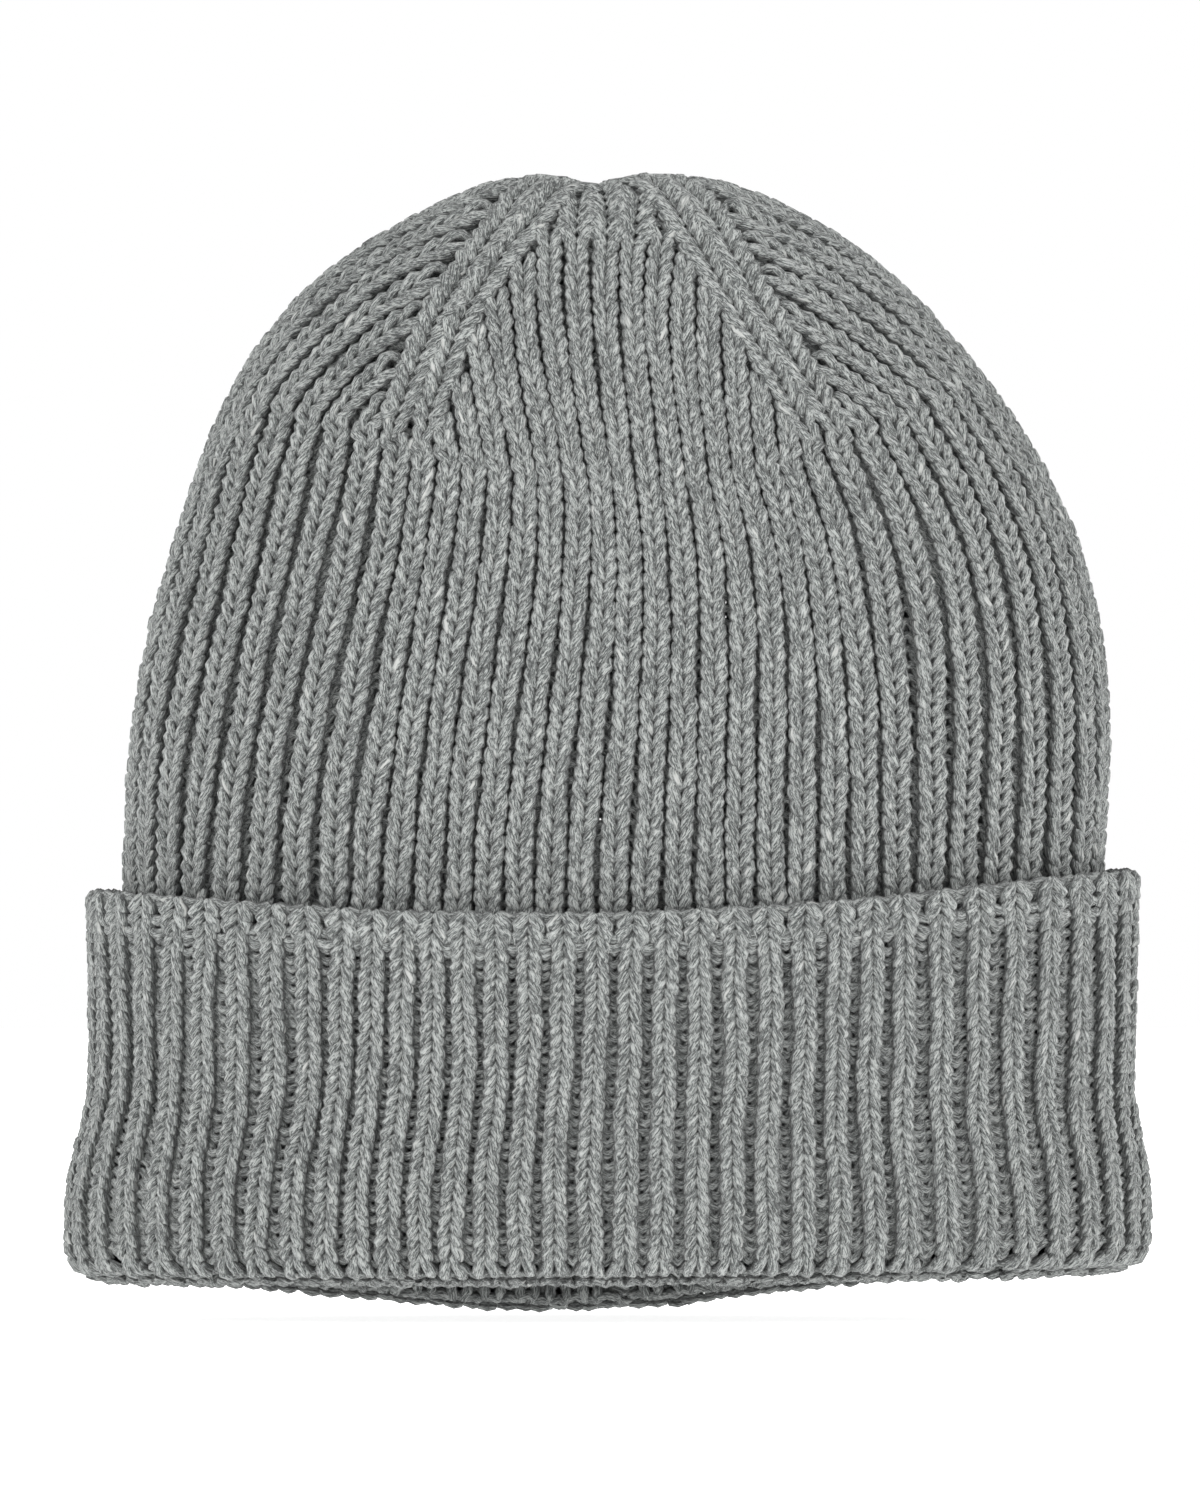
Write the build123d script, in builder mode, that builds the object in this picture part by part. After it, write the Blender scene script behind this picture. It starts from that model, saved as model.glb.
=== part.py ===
from build123d import *
from math import pi, radians, sin, tan
import os

# Knit beanie in 1x1 rib with a turned-up cuff and a four-gore crown, standing on its hem.
#
# Frame: millimetres, +Z up, origin at the middle of the hem's resting face, +X along the
# beanie's wide direction, -Y towards its front. The centre back seam is on the +Y side.

# ---- driving dimensions ----
total_height = 225.5          # hem to apex
body_half_width = 97.6        # body fabric, outer face, just above the cuff
body_half_depth = 47.6
body_thickness = 5.5          # one layer of relaxed rib
dome_base = 100.0             # below this height the body's walls are straight
crown_start = 172.0           # first decrease course
width_power = 2.1             # how late the dome curves in ...
width_root = 2.2              # ... and how blunt it ends, seen from the front
depth_root = 3.0              # blunter from the side, so the apex is nearly round
dome_reach = 0.965            # share of the dome's curve that is lofted; a level tip ends it

cuff_top = 84.0               # free cast-on edge of the turned-up cuff
cuff_half_width = 104.0       # cuff's outer face
cuff_half_depth = 54.0
cuff_flare = 3.4              # the cuff bells out where it turns under
flare_height = 31.0           # the flare has run out this far above the roll
slide_gap = 0.4               # clearance between the cuff's layer and the body's layer
start_edge_height = 6.0       # tubular cast-on edge
edge_round = 2.4

fold_height = 7.0             # depth of the rolled turn at the hem
fold_rest_inset = 3.9         # roll's outer face to its resting face
# the roll's rounded outside: share of its height, distance in from its outer face
fold_curve = [(0, fold_rest_inset), (0.3, 1.2), (0.7, 0.2), (1, 0)]
# the cuff's flare: height above the roll, share of the flare
flare_curve = [(0, 1), (7, 0.97), (17, 0.6), (flare_height, 0)]
seam_width = 2.0              # linked column at the centre back
seam_x = 3.3                  # the seam lies in the groove beside the back's middle rib
gore_angle = 43.0             # decrease lines, seen from above, from the X axis
tie_half_width = 6.5          # gathered closure at the apex
tie_half_depth = 5.2
tie_round = 2.2
parting_gap = 0.3             # body's lower edge stands just clear of the hem roll

dome_height = total_height - dome_base
cuff_inner_half_width = body_half_width + slide_gap
cuff_inner_half_depth = body_half_depth + slide_gap
flared_half_width = cuff_half_width + cuff_flare
flared_half_depth = cuff_half_depth + cuff_flare
body_bottom = fold_height + parting_gap
edge_bottom = cuff_top - start_edge_height

os.makedirs("parts", exist_ok=True)


def dome_sections(inset, count=10):
    """Heights and half sizes of the dome's level sections, from its base to its blunt tip."""
    sections = []
    for step in range(count):
        rise = sin(pi / 2 * dome_reach * step / (count - 1))
        fullness = 1 - rise**width_power
        half_width = (body_half_width - inset) * fullness ** (1 / width_root)
        half_depth = (body_half_depth - inset) * fullness ** (1 / depth_root)
        sections.append((dome_base + (dome_height - inset) * rise, half_width, half_depth))
    return sections


def stack(sections, mode=Mode.ADD):
    """Loft one smooth elliptical skin through level sections, inside the open part."""
    faces = []
    for height, half_width, half_depth in sections:
        with BuildSketch(Plane.XY.offset(height)) as section:
            Ellipse(half_width, half_depth)
        faces.append(section.sketch.face())
    loft(faces, mode=mode)


def oval_prism(bottom, top, half_width, half_depth, mode=Mode.ADD):
    """A straight oval block between two heights, inside the open part."""
    with BuildSketch(Plane.XY.offset(bottom)) as section:
        Ellipse(half_width, half_depth)
    extrude(section.sketch, amount=top - bottom, mode=mode)


def body_shell():
    """The whole body layer: straight walls, dome, and the hole that the tie fills."""
    oval_prism(body_bottom, dome_base, body_half_width, body_half_depth)
    stack(dome_sections(0))
    oval_prism(
        body_bottom,
        dome_base,
        body_half_width - body_thickness,
        body_half_depth - body_thickness,
        mode=Mode.SUBTRACT,
    )
    stack(dome_sections(body_thickness), mode=Mode.SUBTRACT)
    oval_prism(dome_base, total_height, tie_half_width, tie_half_depth, mode=Mode.SUBTRACT)


def seam_slab(bottom, top, mode):
    """The centre back seam's column, as a slab from the middle to past the back."""
    with BuildSketch(Plane.XY.offset(bottom)) as column:
        with Locations((seam_x, 0)):
            Rectangle(seam_width, 2 * body_half_depth, align=(Align.CENTER, Align.MIN))
    extrude(column.sketch, amount=top - bottom, mode=mode)


def finish(part, label):
    """Label a piece, write its STEP and print its size."""
    part.label = label
    export_step(part, f"parts/{label}.step")
    size = part.bounding_box().size
    print(f"{label}: {size.X:.1f} x {size.Y:.1f} x {size.Z:.1f} mm, {part.volume / 1000:.1f} cm3")


# ---- cuff: the turned-up lower part of the beanie ----

# The hem roll, where the fabric turns back up. Its flat ring is what the beanie stands on.
with BuildPart() as turned_fold:
    stack(
        [
            (share * fold_height, flared_half_width - inset, flared_half_depth - inset)
            for share, inset in fold_curve
        ]
    )
    oval_prism(
        0,
        fold_height,
        body_half_width - body_thickness,
        body_half_depth - body_thickness,
        mode=Mode.SUBTRACT,
    )
    hem_inner_edge = turned_fold.edges().group_by(Axis.Z)[0].sort_by(SortBy.LENGTH)[0]
    fillet(hem_inner_edge, edge_round)
finish(turned_fold.part, "turned_fold")

# The cuff's outer layer, one rib panel closed by the seam.
with BuildPart() as cuff_panel:
    stack(
        [
            (fold_height + rise, cuff_half_width + share * cuff_flare, cuff_half_depth + share * cuff_flare)
            for rise, share in flare_curve
        ]
    )
    oval_prism(fold_height + flare_height, edge_bottom, cuff_half_width, cuff_half_depth)
    oval_prism(
        fold_height,
        edge_bottom,
        cuff_inner_half_width,
        cuff_inner_half_depth,
        mode=Mode.SUBTRACT,
    )
    seam_slab(fold_height, edge_bottom, Mode.SUBTRACT)
finish(cuff_panel.part, "cuff_panel")

# The tubular cast-on edge that ends the cuff, soft and round.
with BuildPart() as cuff_start_edge:
    oval_prism(edge_bottom, cuff_top, cuff_half_width, cuff_half_depth)
    oval_prism(
        edge_bottom,
        cuff_top,
        cuff_inner_half_width,
        cuff_inner_half_depth,
        mode=Mode.SUBTRACT,
    )
    fillet(cuff_start_edge.edges().group_by(Axis.Z)[-1], edge_round)
finish(cuff_start_edge.part, "cuff_start_edge")

# The linking that closes the cuff's panel at the centre back.
with BuildPart() as cuff_seam:
    oval_prism(fold_height, edge_bottom, cuff_half_width, cuff_half_depth)
    oval_prism(
        fold_height,
        edge_bottom,
        cuff_inner_half_width,
        cuff_inner_half_depth,
        mode=Mode.SUBTRACT,
    )
    seam_slab(fold_height, edge_bottom, Mode.INTERSECT)
finish(cuff_seam.part, "cuff_seam")

# ---- body and crown: the layer that the head touches ----

# The body's rib panel, from the hem roll behind the cuff to the first decreases.
with BuildPart() as body_panel:
    body_shell()
    oval_prism(crown_start, total_height, 2 * body_half_width, 2 * body_half_depth, Mode.SUBTRACT)
    seam_slab(body_bottom, crown_start, Mode.SUBTRACT)
finish(body_panel.part, "body_panel")

# The crown's gores, which meet along the decrease lines. The back gore is in two halves,
# because the seam runs up its middle.
gore_slope = tan(radians(gore_angle))
reach = 2 * body_half_width
spread = reach * gore_slope
seam_left = seam_x - seam_width / 2
seam_right = seam_x + seam_width / 2
gore_outlines = {
    "crown_front": [(0, 0), (-reach, -spread), (reach, -spread)],
    "crown_right": [(0, 0), (reach, -spread), (reach, spread)],
    "crown_left": [(0, 0), (-reach, spread), (-reach, -spread)],
    "crown_back_left": [(0, 0), (seam_left, seam_left * gore_slope), (seam_left, spread), (-reach, spread)],
    "crown_back_right": [(seam_right, seam_right * gore_slope), (reach, spread), (seam_right, spread)],
}
for gore_name, outline in gore_outlines.items():
    with BuildPart() as gore:
        body_shell()
        with BuildSketch(Plane.XY.offset(crown_start)):
            Polygon(*outline, align=None)
        extrude(amount=total_height - crown_start, mode=Mode.INTERSECT)
    finish(gore.part, gore_name)

# The linking that closes the body's panel, up the centre back to the apex.
with BuildPart() as body_seam:
    body_shell()
    seam_slab(body_bottom, total_height, Mode.INTERSECT)
finish(body_seam.part, "body_seam")

# The yarn drawn through the last loops and pulled tight, which closes the apex.
with BuildPart() as crown_tie:
    oval_prism(total_height - body_thickness, total_height, tie_half_width, tie_half_depth)
    fillet(crown_tie.edges().group_by(Axis.Z)[-1], tie_round)
finish(crown_tie.part, "crown_tie")
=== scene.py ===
import math

import bmesh
import bpy
import numpy as np
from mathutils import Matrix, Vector


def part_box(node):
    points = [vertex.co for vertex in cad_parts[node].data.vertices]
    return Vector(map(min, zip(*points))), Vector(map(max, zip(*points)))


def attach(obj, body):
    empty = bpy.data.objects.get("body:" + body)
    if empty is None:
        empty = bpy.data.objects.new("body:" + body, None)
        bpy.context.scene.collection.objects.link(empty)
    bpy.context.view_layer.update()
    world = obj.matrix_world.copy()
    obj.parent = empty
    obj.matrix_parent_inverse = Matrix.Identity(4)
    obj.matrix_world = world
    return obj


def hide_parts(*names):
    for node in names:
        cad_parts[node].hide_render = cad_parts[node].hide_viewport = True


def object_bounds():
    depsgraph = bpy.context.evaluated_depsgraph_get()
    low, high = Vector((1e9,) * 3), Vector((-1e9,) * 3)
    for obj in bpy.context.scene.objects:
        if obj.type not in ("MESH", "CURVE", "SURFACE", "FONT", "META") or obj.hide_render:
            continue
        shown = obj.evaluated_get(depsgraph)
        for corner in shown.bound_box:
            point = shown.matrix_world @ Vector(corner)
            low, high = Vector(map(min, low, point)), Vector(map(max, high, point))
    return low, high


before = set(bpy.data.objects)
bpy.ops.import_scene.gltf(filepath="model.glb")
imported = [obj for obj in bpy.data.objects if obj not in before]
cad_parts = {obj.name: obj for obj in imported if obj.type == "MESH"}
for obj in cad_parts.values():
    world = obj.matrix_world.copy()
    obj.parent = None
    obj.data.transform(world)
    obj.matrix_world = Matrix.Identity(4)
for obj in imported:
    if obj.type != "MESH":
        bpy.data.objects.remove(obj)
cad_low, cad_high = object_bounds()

# Looks of the knit beanie: every stitch of the rib is a real loop of yarn, laid on the CAD shape.
#
# Lengths are millimetres until a mesh is made; the stage, lights and camera are in metres. The
# fabric is one sheet. Its rows (courses) run round the hat and count up from the hem: below zero
# are the turned-up cuff's rows, whose reverse side shows, and above zero the body's rows, up to
# the apex. The hat has four gores: 0 front, 1 right, 2 back and 3 left. A column of stitches is
# placed in its gore by its rib, counted to the right from the gore's middle as seen from outside.

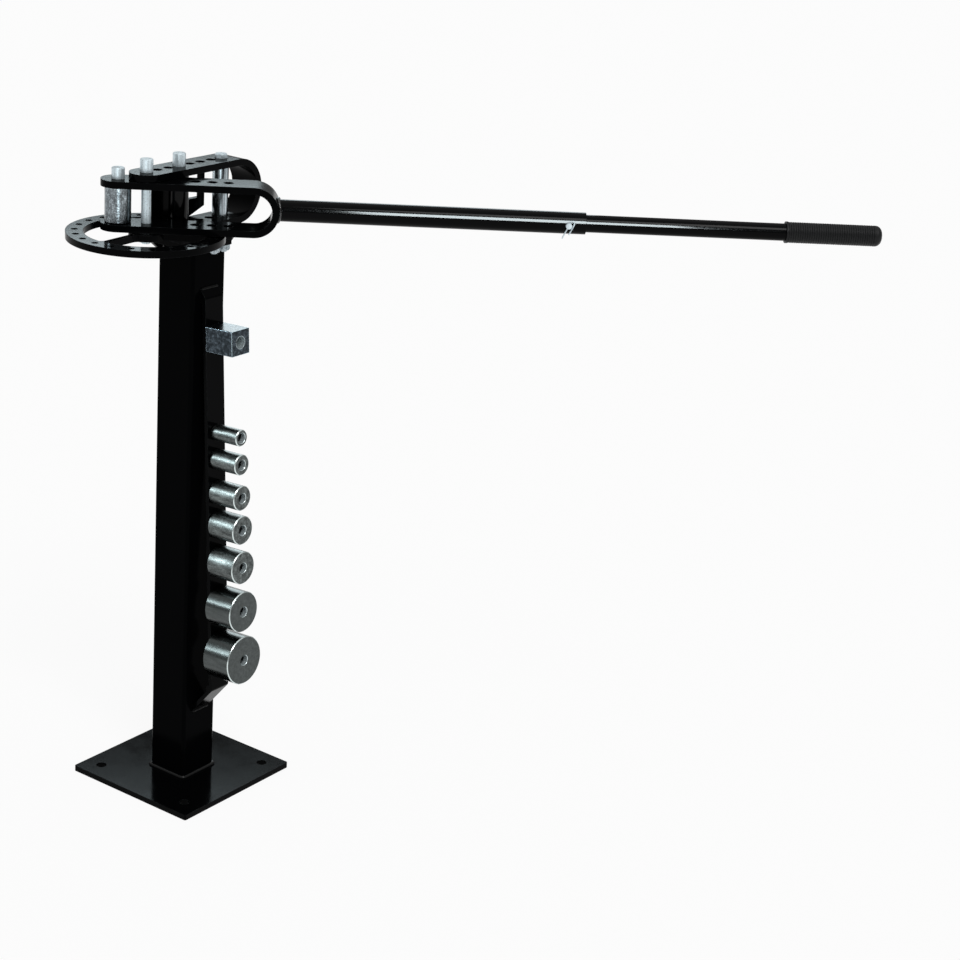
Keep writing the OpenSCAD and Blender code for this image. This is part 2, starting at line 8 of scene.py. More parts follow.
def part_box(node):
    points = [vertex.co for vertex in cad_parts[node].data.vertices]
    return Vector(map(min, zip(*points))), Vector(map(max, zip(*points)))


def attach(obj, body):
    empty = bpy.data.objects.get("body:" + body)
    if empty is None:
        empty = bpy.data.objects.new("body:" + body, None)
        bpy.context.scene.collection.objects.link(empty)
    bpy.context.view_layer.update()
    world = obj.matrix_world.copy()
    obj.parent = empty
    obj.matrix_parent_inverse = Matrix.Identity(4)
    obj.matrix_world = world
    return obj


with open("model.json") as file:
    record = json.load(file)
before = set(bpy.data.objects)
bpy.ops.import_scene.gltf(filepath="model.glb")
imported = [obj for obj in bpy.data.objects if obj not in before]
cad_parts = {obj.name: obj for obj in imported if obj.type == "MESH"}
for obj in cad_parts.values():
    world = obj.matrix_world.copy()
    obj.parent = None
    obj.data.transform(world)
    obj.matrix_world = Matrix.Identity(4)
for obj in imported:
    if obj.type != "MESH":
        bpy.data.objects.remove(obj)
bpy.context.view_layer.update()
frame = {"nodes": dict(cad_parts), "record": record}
# # #
Write down again the exact lines running from the beginning of the data to the line containing "edge_round = 2.4", with both ends included.

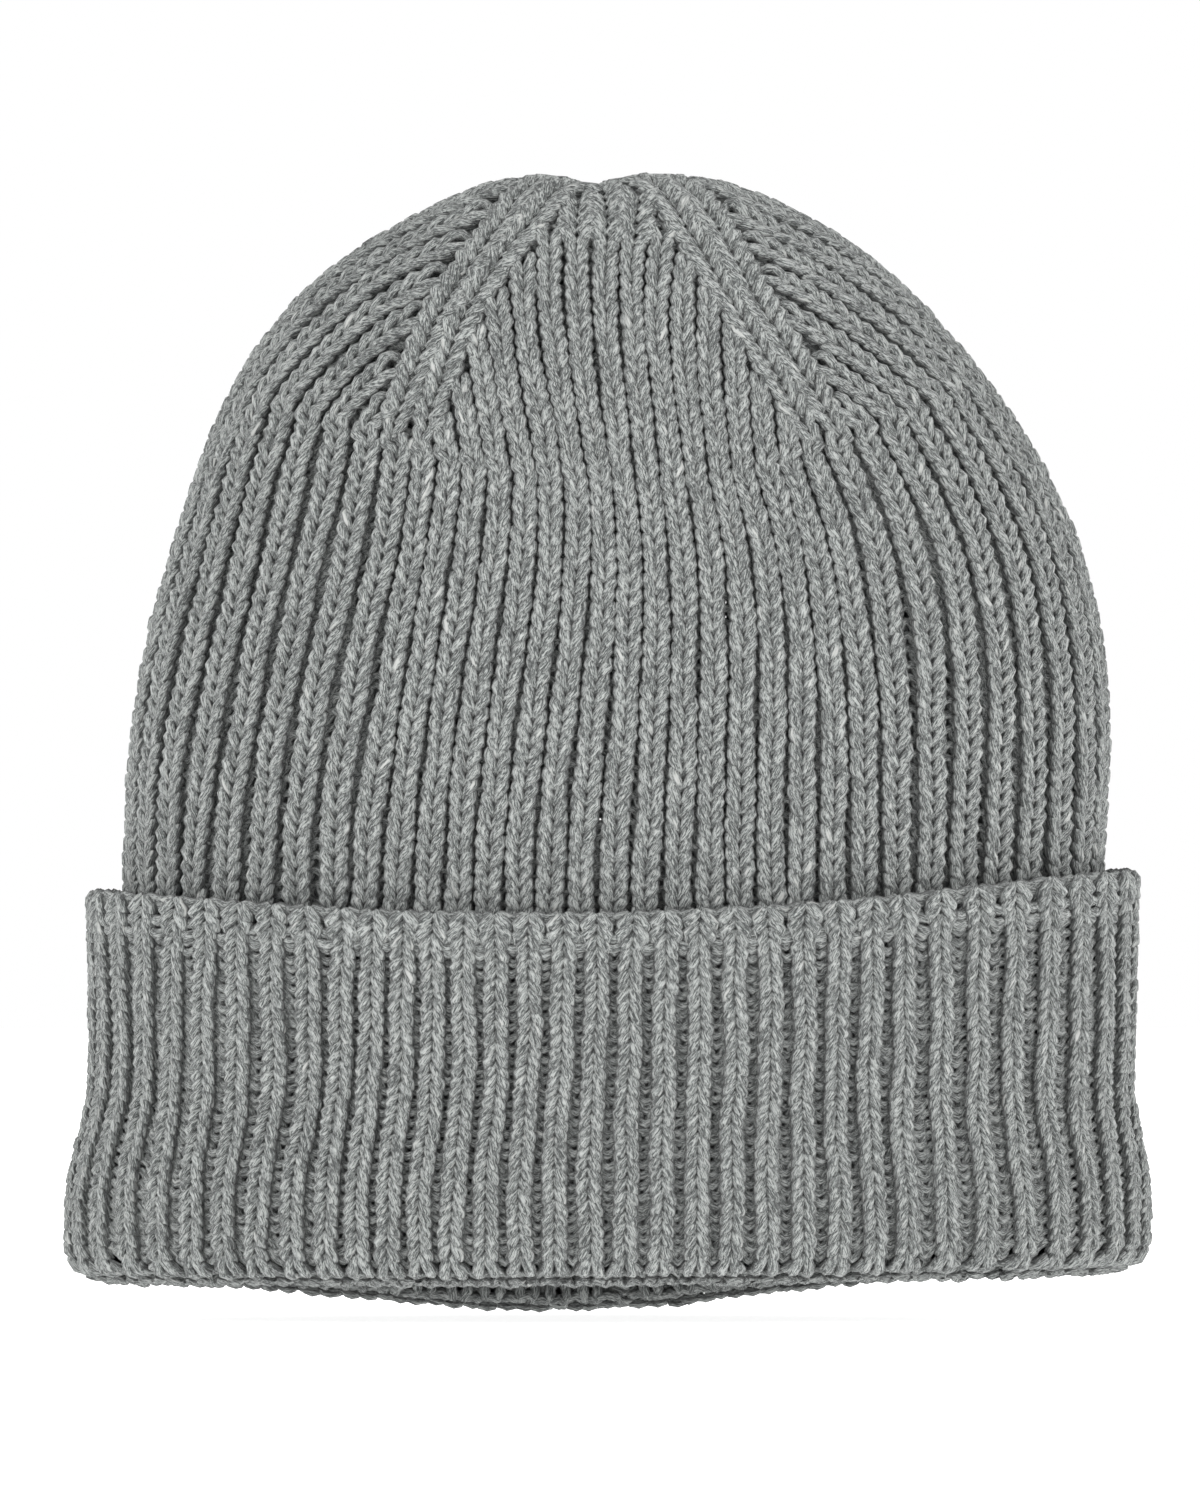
Write the build123d script, in builder mode, that builds the object in this picture part by part. After it, write the Blender scene script behind this picture. It starts from that model, saved as model.glb.
=== part.py ===
from build123d import *
from math import pi, radians, sin, tan
import os

# Knit beanie in 1x1 rib with a turned-up cuff and a four-gore crown, standing on its hem.
#
# Frame: millimetres, +Z up, origin at the middle of the hem's resting face, +X along the
# beanie's wide direction, -Y towards its front. The centre back seam is on the +Y side.

# ---- driving dimensions ----
total_height = 225.5          # hem to apex
body_half_width = 97.6        # body fabric, outer face, just above the cuff
body_half_depth = 47.6
body_thickness = 5.5          # one layer of relaxed rib
dome_base = 100.0             # below this height the body's walls are straight
crown_start = 172.0           # first decrease course
width_power = 2.1             # how late the dome curves in ...
width_root = 2.2              # ... and how blunt it ends, seen from the front
depth_root = 3.0              # blunter from the side, so the apex is nearly round
dome_reach = 0.965            # share of the dome's curve that is lofted; a level tip ends it

cuff_top = 84.0               # free cast-on edge of the turned-up cuff
cuff_half_width = 104.0       # cuff's outer face
cuff_half_depth = 54.0
cuff_flare = 3.4              # the cuff bells out where it turns under
flare_height = 31.0           # the flare has run out this far above the roll
slide_gap = 0.4               # clearance between the cuff's layer and the body's layer
start_edge_height = 6.0       # tubular cast-on edge
edge_round = 2.4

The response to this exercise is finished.